▶ [Collected data]
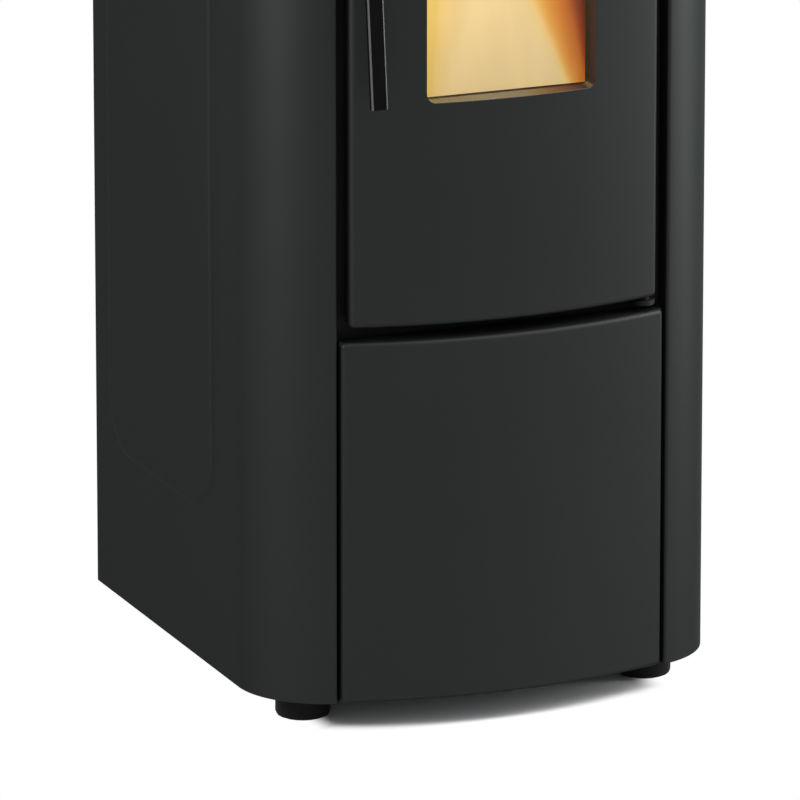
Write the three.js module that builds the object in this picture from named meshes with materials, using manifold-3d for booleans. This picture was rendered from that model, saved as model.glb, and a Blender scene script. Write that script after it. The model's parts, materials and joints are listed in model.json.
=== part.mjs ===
// Pellet stove with a bowed front, built as separate pieces.
// Millimetres, +Z up, front towards -Y. Sizes are modelled from the chord of the bowed front (Y = 0)
// and the floor (Z = 0); the finished group is then centred on its footprint.
import * as THREE from 'three';
import { mergeVertices } from 'three/addons/utils/BufferGeometryUtils.js';
import Module from 'manifold-3d';

const wasm = await Module();
wasm.setup();

// ---------------------------------------------------------------- driving sizes

// Clearances
const SEAT = 0.3; // between two pieces that rest against each other
const RUN = 0.8; // round a part that turns or slides
const CUT = 5; // how far a cutting tool runs past the face it opens
const ROOT = 1; // how far a joined part of a piece reaches into its neighbour

// Casing
const BODY_WIDTH = 510;
const FOOT_HEIGHT = 31;
const BODY_REAR = 505;
const SHEET = 2;
const BOW_RISE = 28;
const CORNER_RADIUS = 96;
const SIDE_LIP_INSET = 73.6;
const REAR_FLANGE = 15;
const EMBOSS_FRONT = 167;
const EMBOSS_REAR_MARGIN = 45;
const EMBOSS_BOTTOM = 194;
const EMBOSS_TOP_MARGIN = 130;
const EMBOSS_RADIUS = 60;
const EMBOSS_DEPTH = 2;
const REAR_SLOT_COUNT = 6;
const FAN_SLOT_COUNT = 5;
const REAR_SLOT_HEIGHT = 5;
const REAR_SLOT_PITCH = 12;
const REAR_VENT_INSET = 105;
const REAR_VENT_DROP = 245;
const REAR_VENT_HALF = 45;

// Base tray and feet
const TRAY_SHEET = 3;
const TRAY_FLANGE = 30;
const FOOT_RADIUS = 28.5;
const FOOT_EDGE = 5;
const FOOT_BREAK = 1;
const FOOT_STEM_RADIUS = 5;
const FOOT_STEM_LENGTH = 30;
const FOOT_SIDE_INSET = 64;
const FOOT_FRONT_Y = 75;
const FOOT_REAR_INSET = 50;

// Front frame behind the bowed panels
const FRONT_PLATE_Y = 22;
const FRONT_PLATE = 3;
const MOUTH_SILL = 15.5;
const MOUTH_JAMB = 34.9;
const MOUTH_LINTEL = 47.4;
const SERVICE_INSET = 28;
const SERVICE_BOTTOM = 79;
const SERVICE_TOP_MARGIN = 16;
const OUTLET_INSET = 30;
const OUTLET_HEIGHT = 50;

// Bowed front panels and door
const PANEL_SIDE_GAP = 3.4;
const LOWER_PANEL_HEIGHT = 381.5;
const PANEL_FLANGE = 14;
const DOOR_GAP = 15;
const DOOR_SIDE_GAP = 12.5;
const DOOR_CORNER = 5;
const DOOR_HEIGHT = 556.5;
const DOOR_RETURN = 9;
const UPPER_PANEL_HEIGHT = 69.7;
const GRILLE_SLOT_HEIGHT = 7;
const GRILLE_SLOT_COUNT = 4;
const GRILLE_SLOT_PITCH = 13;
const GRILLE_SLOT_INSET = 33;
const GRILLE_RIB_HALF = 2;

// Window
const WINDOW_WIDTH = 184.8;
const WINDOW_HEIGHT = 255;
const WINDOW_SILL = 232;
const WINDOW_RADIUS = 10;
const WINDOW_REVEAL = 25;
const GLASS = 4;
const GLASS_LAP = 14;

// Door frame, gasket, hinge and latch
const FRAME_FRONT = 0;
const FRAME_BACK = 14;
const FRAME_BORDER = 4;
const FRAME_BORDER_WIDTH = 8;
const FRAME_VIEW_GAP = 2;
const GASKET_WIDTH = 10;
const GASKET_MARGIN = 1.5;
const GASKET_GROOVE = 4;
const HINGE_INSET = 10.9;
const HINGE_Y = 7;
const HINGE_PIN_RADIUS = 4;
const HINGE_PIN_REACH = 24;
const BRACKET = 5;
const BRACKET_HALF = 12;
const HINGE_COLLAR_RADIUS = 6.5;
const HINGE_COLLAR_HEIGHT = 3.5;
const HANDLE_INSET = 10.9;
const HANDLE_PIVOT_DROP = 163;
const HANDLE_BELOW = 154;
const HANDLE_ABOVE = 26;
const HANDLE_WIDTH = 17.5;
const HANDLE_THICKNESS = 8;
const HANDLE_EDGE = 1.6;
const HANDLE_TILT = THREE.MathUtils.degToRad(6.4);
const HANDLE_STANDOFF = 36;
const HANDLE_BOSS_WALL = 4;
const HANDLE_BOSS_LENGTH = 14;
const SPINDLE_RADIUS = 5;
const CAM = 6;
const CAM_RADIUS = 7;
const CAM_REACH = 14;
const CAM_HALF = 4;
const CAM_GAP = 1;
const KEEPER = 8;
const KEEPER_HEIGHT = 30;
const KEEPER_LEAD = 4;

// Firebox
const FIREBOX_INSET = 28;
const FIREBOX_WALL = 4;
const FEED_SPACE = 240;
const FIREBOX_TOP_DROP = 17;
const LINER = 10;
const SHELF = 3;
const SHELF_GAP = 2;
const SHELF_RISE = 71.7;
const RIB_DEPTH = 4;
const RIB_WIDTH = 10;
const RIB_MARGIN = 21;
const RIB_COUNT = 11;
const BAFFLE = 8;
const BAFFLE_DROP = 29;
const BAFFLE_FRONT = 70;

// Burn pot, holder, igniter and ash drawer
const HOLDER_HEIGHT = 52;
const HOLDER_WALL = 4;
const HOLDER_HALF = 55;
const HOLDER_LEAD = 52;
const HOLDER_WING_HALF = 100;
const HOLDER_WING = 60;
const POT_HALF = 41.5;
const POT_SETBACK = 95;
const POT_WALL = 3.5;
const POT_DEPTH = 44;
const POT_RISE = 24;
const POT_RIM = 7;
const POT_HOLE_RADIUS = 2.5;
const POT_HOLE_PITCH = 17;
const SMALL_HOLE_SIDES = 6;
const IGNITER_RADIUS = 5;
const IGNITER_SLEEVE_RADIUS = 9;
const IGNITER_SLEEVE_REACH = 15;
const IGNITER_FLANGE = 4;
const IGNITER_FLANGE_RADIUS = 14;
const IGNITER_TAIL = 40;
const IGNITER_GAP = 3;
const DRAWER_HALF = 90;
const DRAWER_FRONT = 42;
const DRAWER_HEIGHT = 64;
const DRAWER_REAR_GAP = 7;
const DRAWER_PULL = 9;
const DRAWER_PULL_HALF = 35;
const DRAWER_PULL_HEIGHT = 12;
const DRAWER_PULL_WALL = 2.5;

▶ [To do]
Write out the whole listing again. Match it word for word.

▶ [Answer to the exercise]
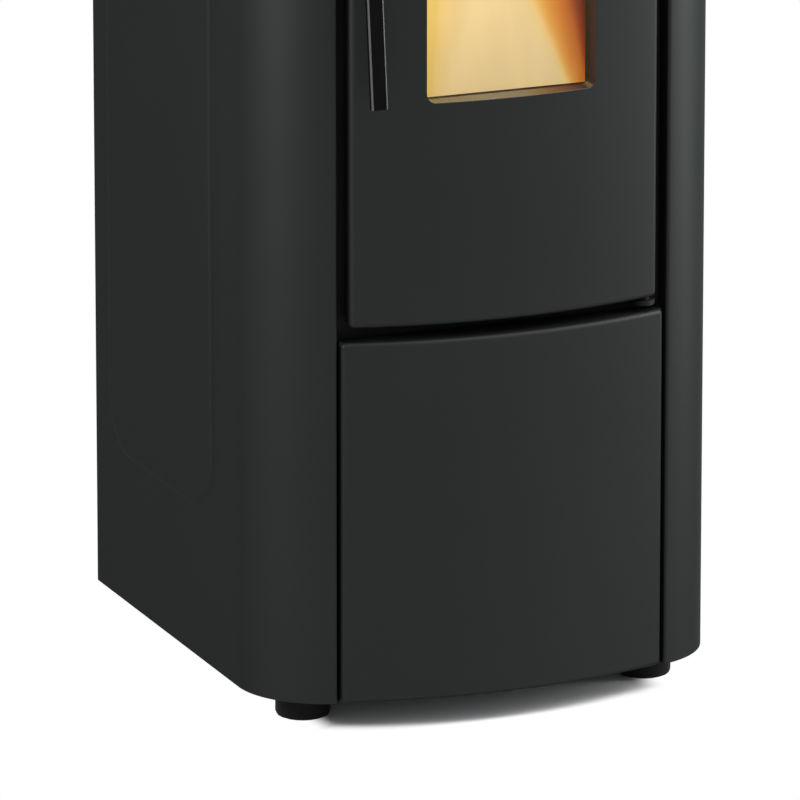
Write the three.js module that builds the object in this picture from named meshes with materials, using manifold-3d for booleans. This picture was rendered from that model, saved as model.glb, and a Blender scene script. Write that script after it. The model's parts, materials and joints are listed in model.json.
=== part.mjs ===
// Pellet stove with a bowed front, built as separate pieces.
// Millimetres, +Z up, front towards -Y. Sizes are modelled from the chord of the bowed front (Y = 0)
// and the floor (Z = 0); the finished group is then centred on its footprint.
import * as THREE from 'three';
import { mergeVertices } from 'three/addons/utils/BufferGeometryUtils.js';
import Module from 'manifold-3d';

const wasm = await Module();
wasm.setup();

// ---------------------------------------------------------------- driving sizes

// Clearances
const SEAT = 0.3; // between two pieces that rest against each other
const RUN = 0.8; // round a part that turns or slides
const CUT = 5; // how far a cutting tool runs past the face it opens
const ROOT = 1; // how far a joined part of a piece reaches into its neighbour

// Casing
const BODY_WIDTH = 510;
const FOOT_HEIGHT = 31;
const BODY_REAR = 505;
const SHEET = 2;
const BOW_RISE = 28;
const CORNER_RADIUS = 96;
const SIDE_LIP_INSET = 73.6;
const REAR_FLANGE = 15;
const EMBOSS_FRONT = 167;
const EMBOSS_REAR_MARGIN = 45;
const EMBOSS_BOTTOM = 194;
const EMBOSS_TOP_MARGIN = 130;
const EMBOSS_RADIUS = 60;
const EMBOSS_DEPTH = 2;
const REAR_SLOT_COUNT = 6;
const FAN_SLOT_COUNT = 5;
const REAR_SLOT_HEIGHT = 5;
const REAR_SLOT_PITCH = 12;
const REAR_VENT_INSET = 105;
const REAR_VENT_DROP = 245;
const REAR_VENT_HALF = 45;

// Base tray and feet
const TRAY_SHEET = 3;
const TRAY_FLANGE = 30;
const FOOT_RADIUS = 28.5;
const FOOT_EDGE = 5;
const FOOT_BREAK = 1;
const FOOT_STEM_RADIUS = 5;
const FOOT_STEM_LENGTH = 30;
const FOOT_SIDE_INSET = 64;
const FOOT_FRONT_Y = 75;
const FOOT_REAR_INSET = 50;

// Front frame behind the bowed panels
const FRONT_PLATE_Y = 22;
const FRONT_PLATE = 3;
const MOUTH_SILL = 15.5;
const MOUTH_JAMB = 34.9;
const MOUTH_LINTEL = 47.4;
const SERVICE_INSET = 28;
const SERVICE_BOTTOM = 79;
const SERVICE_TOP_MARGIN = 16;
const OUTLET_INSET = 30;
const OUTLET_HEIGHT = 50;

// Bowed front panels and door
const PANEL_SIDE_GAP = 3.4;
const LOWER_PANEL_HEIGHT = 381.5;
const PANEL_FLANGE = 14;
const DOOR_GAP = 15;
const DOOR_SIDE_GAP = 12.5;
const DOOR_CORNER = 5;
const DOOR_HEIGHT = 556.5;
const DOOR_RETURN = 9;
const UPPER_PANEL_HEIGHT = 69.7;
const GRILLE_SLOT_HEIGHT = 7;
const GRILLE_SLOT_COUNT = 4;
const GRILLE_SLOT_PITCH = 13;
const GRILLE_SLOT_INSET = 33;
const GRILLE_RIB_HALF = 2;

// Window
const WINDOW_WIDTH = 184.8;
const WINDOW_HEIGHT = 255;
const WINDOW_SILL = 232;
const WINDOW_RADIUS = 10;
const WINDOW_REVEAL = 25;
const GLASS = 4;
const GLASS_LAP = 14;

// Door frame, gasket, hinge and latch
const FRAME_FRONT = 0;
const FRAME_BACK = 14;
const FRAME_BORDER = 4;
const FRAME_BORDER_WIDTH = 8;
const FRAME_VIEW_GAP = 2;
const GASKET_WIDTH = 10;
const GASKET_MARGIN = 1.5;
const GASKET_GROOVE = 4;
const HINGE_INSET = 10.9;
const HINGE_Y = 7;
const HINGE_PIN_RADIUS = 4;
const HINGE_PIN_REACH = 24;
const BRACKET = 5;
const BRACKET_HALF = 12;
const HINGE_COLLAR_RADIUS = 6.5;
const HINGE_COLLAR_HEIGHT = 3.5;
const HANDLE_INSET = 10.9;
const HANDLE_PIVOT_DROP = 163;
const HANDLE_BELOW = 154;
const HANDLE_ABOVE = 26;
const HANDLE_WIDTH = 17.5;
const HANDLE_THICKNESS = 8;
const HANDLE_EDGE = 1.6;
const HANDLE_TILT = THREE.MathUtils.degToRad(6.4);
const HANDLE_STANDOFF = 36;
const HANDLE_BOSS_WALL = 4;
const HANDLE_BOSS_LENGTH = 14;
const SPINDLE_RADIUS = 5;
const CAM = 6;
const CAM_RADIUS = 7;
const CAM_REACH = 14;
const CAM_HALF = 4;
const CAM_GAP = 1;
const KEEPER = 8;
const KEEPER_HEIGHT = 30;
const KEEPER_LEAD = 4;

// Firebox
const FIREBOX_INSET = 28;
const FIREBOX_WALL = 4;
const FEED_SPACE = 240;
const FIREBOX_TOP_DROP = 17;
const LINER = 10;
const SHELF = 3;
const SHELF_GAP = 2;
const SHELF_RISE = 71.7;
const RIB_DEPTH = 4;
const RIB_WIDTH = 10;
const RIB_MARGIN = 21;
const RIB_COUNT = 11;
const BAFFLE = 8;
const BAFFLE_DROP = 29;
const BAFFLE_FRONT = 70;

// Burn pot, holder, igniter and ash drawer
const HOLDER_HEIGHT = 52;
const HOLDER_WALL = 4;
const HOLDER_HALF = 55;
const HOLDER_LEAD = 52;
const HOLDER_WING_HALF = 100;
const HOLDER_WING = 60;
const POT_HALF = 41.5;
const POT_SETBACK = 95;
const POT_WALL = 3.5;
const POT_DEPTH = 44;
const POT_RISE = 24;
const POT_RIM = 7;
const POT_HOLE_RADIUS = 2.5;
const POT_HOLE_PITCH = 17;
const SMALL_HOLE_SIDES = 6;
const IGNITER_RADIUS = 5;
const IGNITER_SLEEVE_RADIUS = 9;
const IGNITER_SLEEVE_REACH = 15;
const IGNITER_FLANGE = 4;
const IGNITER_FLANGE_RADIUS = 14;
const IGNITER_TAIL = 40;
const IGNITER_GAP = 3;
const DRAWER_HALF = 90;
const DRAWER_FRONT = 42;
const DRAWER_HEIGHT = 64;
const DRAWER_REAR_GAP = 7;
const DRAWER_PULL = 9;
const DRAWER_PULL_HALF = 35;
const DRAWER_PULL_HEIGHT = 12;
const DRAWER_PULL_WALL = 2.5;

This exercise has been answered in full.